Andhra HC (Pre-Telangana)
Golikota Reddy vs Goli Raja Gopala Reddy And Others on 29 September, 2000
Equivalent citations: 2000(6)ALD449, 2000(6)ALT580, AIR 2001 ANDHRA PRADESH 110, (2000) 6 ANDHLD 449 (2000) 6 ANDH LT 580, (2000) 6 ANDH LT 580
Author: Bilal Nazki
Bench: Bilal Nazki
ORDER
1. This is a revision against an order by which the Executing Court has kept in abeyance an order passed by it earlier. By the earlier order in EA No.98 of 2000 in OS No.220 of 1991, the Court had directed :
"11-2-2000 Petition is allowed. SI of Police of Chintalapudi shall give necessary police aid for implementing the civil Court decree passed in OS No.220 of 1991 dated 30-10-1999 by the Prl. Sub-Court, Eluru."
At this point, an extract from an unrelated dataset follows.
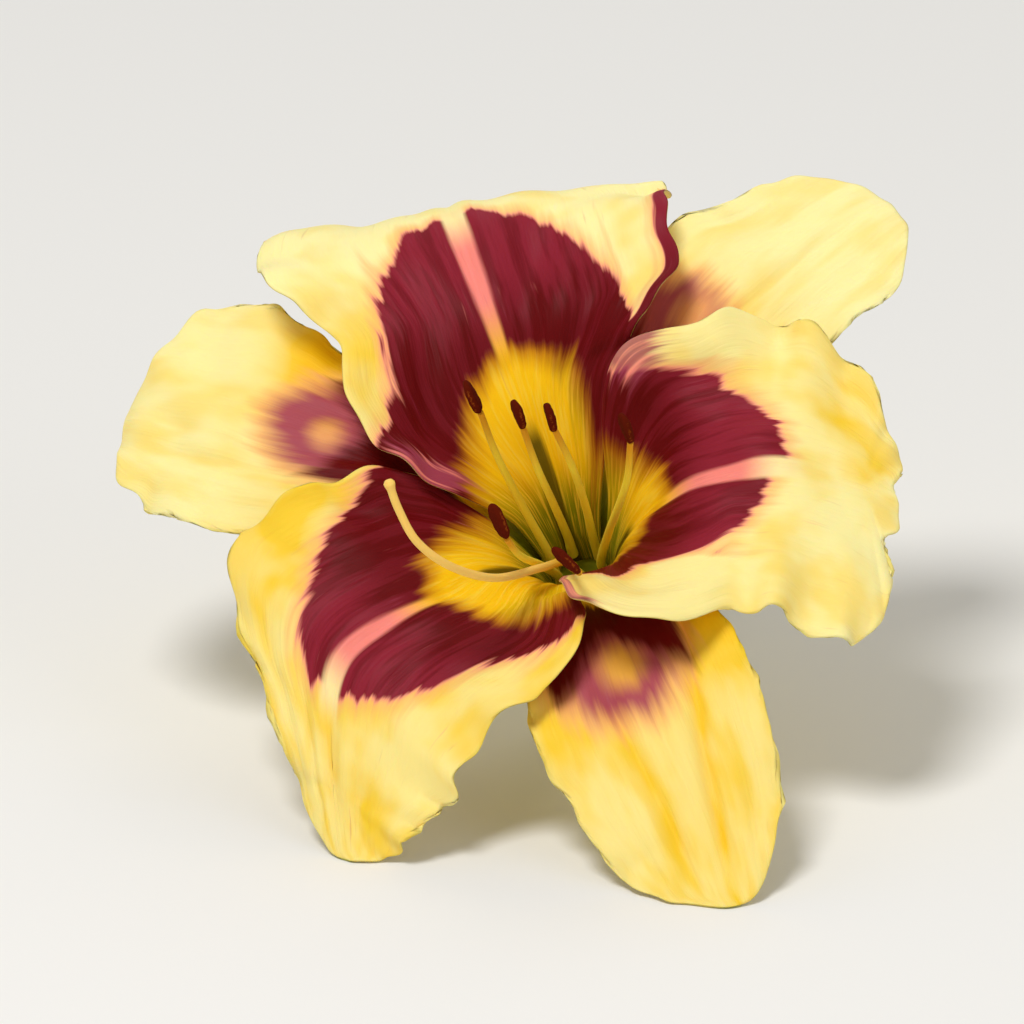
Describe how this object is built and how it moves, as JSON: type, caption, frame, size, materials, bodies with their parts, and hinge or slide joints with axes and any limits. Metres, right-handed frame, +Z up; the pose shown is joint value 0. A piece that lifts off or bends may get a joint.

Thereafter, it appears that the judgment-debtor moved an application on which an order was passed on 14-2-2000 as under:
"14-2-2000 Call on 15-2-2000 for counter.
Till such time police aid is kept in abeyance subject to the condition that the petitioner shall not cut and remove the coconuts and turmeric."
This order is now challenged in this revision petition,
2. Before the controversy is resolved certain facts are needed to be gone into. In a suit for injunction a decree was passed by the trial Court in the following terms:
"In the result, the suit is decreed in part with proportionate costs in favour of the plaintiff and against the defendants declaring that the plaintiff is the absolute owner of the plain A-schedule land not withstanding the sale deed dated 19-12-1991 detained by the 3rd defendant from the 2nd defendant relating to the same and granting the consequential relief of permanent injunction restraining the defendants, their men, agents and representatives from interfering into his possession and enjoyment over the same. The plaintiff is also granted permanent injunction restraining the defendants, their men, agents and representative from interfering into his right of passage through "EF" and "IJ" passage shown in the plan filed along with the plaint. As far as the suit filed by the plaintiff for granting mandatory injunction is concerned, the same is dismissed without costs."
Thereafter an appeal has been filed which is pending. In between also there was a revision filed being CRP No.1158 of 2000 which was decided by this Court on 28-4-2000. The stay granted by the appellant Court had been vacated by this Court while deciding the revision for reasons mentioned in that order. It appears that, after the stay was vacated by this Court the petitioners moved an execution petition before the executing Court with a prayer that the judgment-debtor should be sent to civil prison unless he obeys the decree of the Court. In this Execution petition notice was issued to the judgment-debtor and he has contested the matter, but when an interim application EA No.98 of 2000 was filed, the order granting police aid was passed ex parte. Thereafter, when the application was moved by the other side, the order was kept in abeyance by the impugned order.
3. The learned Counsel for the petitioner submits that, once an order was passed it could not have been kept in abeyance and an irreparable loss would be caused to the decree-holder. On the of her hand, the learned Counsel for the respondent pleads that the revision itself is not maintainable in view of the mandate of Section 115 of the Civil Procedure Code. He submits that, while the consideration of the application of petitioner is yet to be made by Executing Court an order passed in ex parte in his favour was kept in abeyance. The impugned order is not an order which could be termed as 'case decided'. Secondly, it is contended that the trial Court has no jurisdiction to pass an order which it passed on 11th February, 2000.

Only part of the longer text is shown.